Lymphoid cells, stromal cells and microbiota interact to define health and immunity of the host
Microbiota, lymphoid cells and stromal cells develop a crosstalk that allows maintaining homeostasis, organize defense, and resolve inflammation to restore tissue integrity. Deregulation of this crosstalk prolongs inflammation or prevents the healing process, resulting in chronic inflammatory and fibrotic pathologies. Our previous work has led us to define central actors among pro-inflammatory lymphoid and stromal cells, and to identify components of the symbiotic microbiota that efficiently modulate immunity.
Adaptive immunity comes into mainly 3 types of effector responses directed against intracellular microbes and tumors, large parasites or extracellular microbes. These responses are orchestrated by dendritic cells (DCs) and regulated by T (helper) Th1, Th2 and Th17 cells. Three types of ILCs have recently been described that mimic the activity of Th cells and that are termed ILC1, ILC2 and ILC3. As ILCs act promptly upon infection and injury, and express large amounts of effector cytokines, it is expected that they play an important role early in the regulation of immune responses. To directly explore this hypothesis, we have generated a panel of transgenic mice that allow for the timed ablation of each individual subset of ILCs, without damage to other immune cells. As ILCs are also involved in inflammatory pathology in response to chronic injury and metabolic stress, we explore how ILCs can be manipulated to restore normal immune functions, and extend our findings to human disease.

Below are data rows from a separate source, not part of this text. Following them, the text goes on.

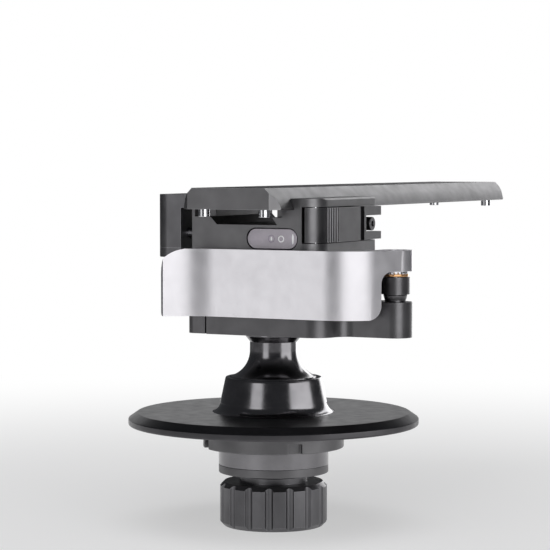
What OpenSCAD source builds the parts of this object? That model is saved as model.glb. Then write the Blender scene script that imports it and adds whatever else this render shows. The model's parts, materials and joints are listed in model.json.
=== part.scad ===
/* [Tripod seat] */
// Diameter of the seat disc over its rim
disc_d = 103; // [96:1:112]
// Thickness of the seat disc
disc_t = 4.5; // [4:0.1:6]
// Diameter of the circle of tapped holes under the disc
seat_pcd = 80; // [70:1:86]
// Diameter of the spigot under the disc
spigot_d = 50; // [46:1:56]

/* [Ball and socket] */
// Diameter of the ball
ball_d = 31.8; // [31.4:0.1:32]
// Height of the ball's centre over the seat plane
ball_z = 11.8; // [11.6:0.1:12]
// Diameter of the neck above the ball
neck_d = 16.8; // [14:0.2:18]
// Diameter of the grip of the lock knob
knob_d = 38; // [34:1:44]

/* [Clamp] */
// Height of the underside of the clamp over the seat plane
clamp_z = 33; // [32:0.5:36]
// Length of the clamp along the rail
clamp_len = 44; // [42:1:50]
// Width of the rail that the jaws hold
rail_w = 38; // [37.8:0.1:38.1]
// Length of the dovetail rail
rail_len = 210; // [150:5:260]

/* [Lever] */
// Wall thickness of the lever
lever_t = 3; // [2.6:0.1:3.2]
// Throw of the eccentric that pulls the jaw
cam_throw = 1; // [0.6:0.1:1]

/* [Hidden] */

$fn = 96;
eps = 0.01;            // lets a cut run past a face
run = 0.08;            // radial clearance of a running fit
ball_r = ball_d / 2;

// Seat and socket, heights over the seat plane
rim_r = disc_d / 2;
bevel = 2.2;
rim_z = disc_t - bevel;
collar_top = 16.8;
spigot_r = 19.5;
bore_r = 16.95;
spigot_bottom = -14;
cap_bottom = -17;
plug_top = -13;
flange_top = -11;
cup_bottom = -9.6;
cup_top = 1.2;
thread_top = -5;
screw_r = 5;
thread_r = 4;
knob_top = cap_bottom - 0.3;
knob_bottom = -36;
liner_z0 = 9;
liner_z1 = 14.6;
seat_hole_r = 1.65;
neck_r = neck_d / 2;
flare_z = -15.9;       // edge of the neck's flare, under the clamp
flare_r = sqrt(pow(ball_r, 2) - pow(flare_z + clamp_z - ball_z, 2));
flare_arc = [9.64, -6.75];  // radius of the concave arc and the height of its centre

// Clamp, heights over the underside of the clamp
half = clamp_len / 2;
base_top = 12.2;
seat_z = 43.7;         // floor that the rail lies on
channel_z = 38.3;
notch_z = 41;
body_top = 47.5;
body_x0 = -20.7;
body_x1 = 28.5;
body_corner = 7.5;
body_back = 24.8;      // the body runs past the base at the back
notch_deep = 4;        // the notches under the rail are pockets in the front face
bolt_r = 3;
bolt_head_r = 5;
key_r = 2.4;
jaw_x0 = -36;
jaw_x1 = -25.2;
jaw_z0 = 29.8;
jaw_top = 48.6;
plate_z0 = 26.5;
leg_z0 = 13;
grip_x = rail_w / 2;   // half width across the foot of the dovetail
grip_in = 1.4;         // how far the dovetail leans in over its height
grip_top = 47.3;
guide = [15.5, 35];    // distance from the middle and height of the guide rods
guide_r = 1.75;
rod = [-5.2, 17.7];    // y and height of the pull rod
rod_r = 2.5;
pivot = [49.6, -5.2];
boss_r = 5.8;
bush_r = 3.6;
shaft_r = 2.5;
stud_r = 1.6;
cam_r = 2.7;
cam_rest = 40;         // angle of the eccentric with the lever closed
cam_swing = 100;       // turn of the lever from closed to open
strap = [14.85, 20.65];
strap_r = 4.95;
washer_z = [20.9, 21.8, 22.75];

// Level in the front face
level = [10.7, 33.6];
plug_x = [2, 6.8];     // ends of the plug in the level
vial_x1 = 18.6;
level_long = 19.8;
level_high = 7.5;
level_deep = 5.8;

// Safety catch on the right side
catch_z = [32.4, 44.3];
catch_pivot = [24.8, -17.2];
catch_x = 30;
catch_in = 26;
catch_nose = 7.2;
corner = [body_x1 - body_corner, -half + body_corner];
fork_z = [35.2, 41];
stop_pin = [18.6, 38]; // y and height
stop_pin_r = 2.42;
pin_r = 1.2;

// Rail
rail_z = 43.75;
rail_top = 51.1;
rail_y0 = -34;
rail_chamfer = 3.2;
stop_x = 11.7;
stop_r = 2;
stop_in = 4.5;
rail_hole_r = 2.75;
rail_holes = [41, 101];

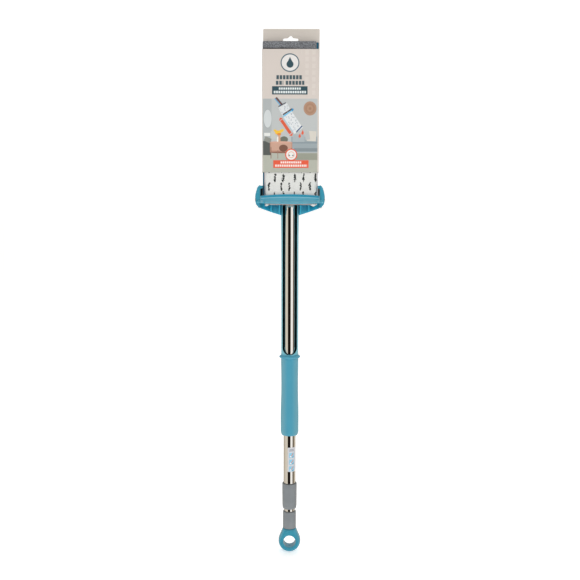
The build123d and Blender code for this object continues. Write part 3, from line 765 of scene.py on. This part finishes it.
wringer = {"skirtFlat": 17.0, "skirtRise": 0.278, "skirtCurve": 0.00228, "wall": 3.6, "edge": 1.3,
           "windowLow": 31.0, "windowHigh": 55.0, "flatHalf": 40.0, "sideHalf": 59.0, "slantFront": -7.0,
           "ear": [(1.6, 16.0), (4.0, 17.6), (7.6, 21.0), (9.1, 25.3), (9.7, 32.0), (9.8, 37.4), (9.0, 43.5),
                   (7.3, 49.5), (5.6, 54.6), (3.4, 57.6), (1.7, 59.4)],
           "ribs": (21.2, 38.0), "ribWall": 2.4, "ribFront": -15.1, "saddle": (3.0, 31.0), "saddleGap": 0.9,
           "post": {-1: 54.9, 1: 56.4}, "curl": (54.7, 53.0, 58.8), "curlDepth": (2.2, 7.2)}


def skirtLow(x, bottom):
    # the wringer's lower edge: level by the channel, then rising outwards a little faster than straight
    out = np.maximum(np.abs(x) - wringer["skirtFlat"], 0)
    return bottom + wringer["skirtRise"] * out + wringer["skirtCurve"] * out ** 2


def wringerFrame():
    # a dish and a rail follow one plan path round the back; on each side an ear with a curled-in top, a post
    # and two ribs, each an outline with its rims rounded; and a saddle behind the channel
    (_, front, bottom), (_, back, top) = nodeBox("wringer_frame")
    wall, side, flat, slant = (wringer[key] for key in ("wall", "sideHalf", "flatHalf", "slantFront"))
    windowLow, windowHigh = bottom + wringer["windowLow"], bottom + wringer["windowHigh"]
    rear = back - wall
    half = through([(side + 1.5, slant - 2), (side - 3, slant + 2), (flat + 2, rear - 3.4), (flat - 4, rear),
                    (flat / 2, rear), (0, rear)], 46)
    path = np.vstack([half, half[-2::-1] * (-1, 1)])[::-1]
    x, whole = path[:, 0], np.ones(len(path))
    thick = wall + 3.5 * np.clip((np.abs(x) - flat) / (side - flat), 0, 1) ** 2
    railTop = top - 2.2 * np.clip((np.abs(x) - 50) / 10, 0, 1) ** 2
    parts = [wallStrip(path, skirtLow(x, bottom), whole * windowLow, thick, wringer["edge"]),
             wallStrip(path, whole * windowHigh, railTop, thick, 1.4)]
    out, lift = through(wringer["ear"], 64).T
    ear = roundedBand(side, side + out, front + 0.4, slant + 5, np.minimum(2.6, out * 0.46))
    z = np.broadcast_to((bottom + lift)[:, None], ear[0].shape)
    reach, curlLow, curlTop = wringer["curl"]
    for sign in (-1, 1):
        parts.append(skin(np.stack([sign * ear[0], ear[1], z], -1)))
        post = boxLoop(wringer["post"][sign], side + 1.6, slant - 4.5, slant + 6, 0.8) * (sign, 1)
        parts.append(prism(post, windowLow - 2, windowHigh + 1.5, 0.4, "xy"))
        curl = boxLoop(reach, side + 1.5, bottom + curlLow, bottom + curlTop, 1.8) * (sign, 1)
        parts.append(prism(curl, *(front + depth for depth in wringer["curlDepth"]), 1.0, "xz"))
        for rib in wringer["ribs"]:
            loop = boxLoop(wringer["ribFront"], back - 2, skirtLow(rib, bottom) + 0.3, top - 2, [5, 1, 1, 3])
            at, halfWall = sign * rib, wringer["ribWall"] / 2
            parts.append(prism(loop, at - halfWall, at + halfWall, 0.7, "yz"))
    bore, rib = radiusOf("wringer_channel") - wringer["saddleGap"], wringer["ribs"][0]
    turn = np.linspace(0, math.pi, 24)
    saddle = np.vstack([bore * np.stack([np.cos(turn), np.sin(turn)], 1),
                        [(-rib, 0), (-rib, back - 1), (rib, back - 1), (rib, 0)]])
    parts.append(prism(saddle, *(bottom + height for height in wringer["saddle"]), 0.5, "xy"))
    addPiece("wringerFrame", parts, tealShell, "wringer", ["wringer_frame"], "teal_shell", 38)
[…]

The development, homeostasis and pathology of the host are influenced at many levels by the symbiotic microbiota. In particular, we have shown how microbiota regulates the activity of RORgt+ ILCs and T cells. Large projects around the world aim at dissecting the impact of microbiota on human health. We focus on the study of specific bacterial compounds shown to affect the activity of ILCs, such as peptidoglycans recognized by the Nod1 and Nod2 innate receptors, and polysaccharides recognized by TLRs and MHC molecules. We explore the effect of these metabolites on the regulation of immune responses, as well as on the host nervous system that modulates immunity. We also explore the regulation of the microbiota composition and activity by RORgt+ pro-inflammatory cells and the different subsets of ILCs during homeostasis and inflammation. These studies are performed in collaboration with clinical and industrial partners interested in the development of health-efficient probiotics.
The STROMA group, headed by Lucie Peduto, is exploring the fundamental role of stromal cells in the organization of inflammation and tissue repair, more specifically in the context of infection, fibrosis and cancer. The generation of proinflammatory stromal cells by perivascular progenitors is controlled in models that allow for transient ablation of these cells and their progeny in vivo, to assess their impact on immune responses and disease pathogenesis. We further perform a comprehensive analysis of stromal cells in the intestine and injured tissues to characterize distinct functional subsets of stromal cells and their progenitors among perivascular cells. Using new reporter mice for such stromal subsets, as well as the ILC-ablation systems mentioned above, we aim at developing an integrated understanding of the crosstalk between stromal and lymphoid cells during homeostasis and disease. Please see our group website for more information on our team and projects (http://www.pasteur.fr/research/stromalcells).
Symbiotic bacteria (red) in close contact with the intestinal epithelium (green and blue). Many types of cells are involved in the interaction of the host with its symbiotic microbiota to maintain a functional and healthy interaction. Such cells include lymphoid cells and stromal cells.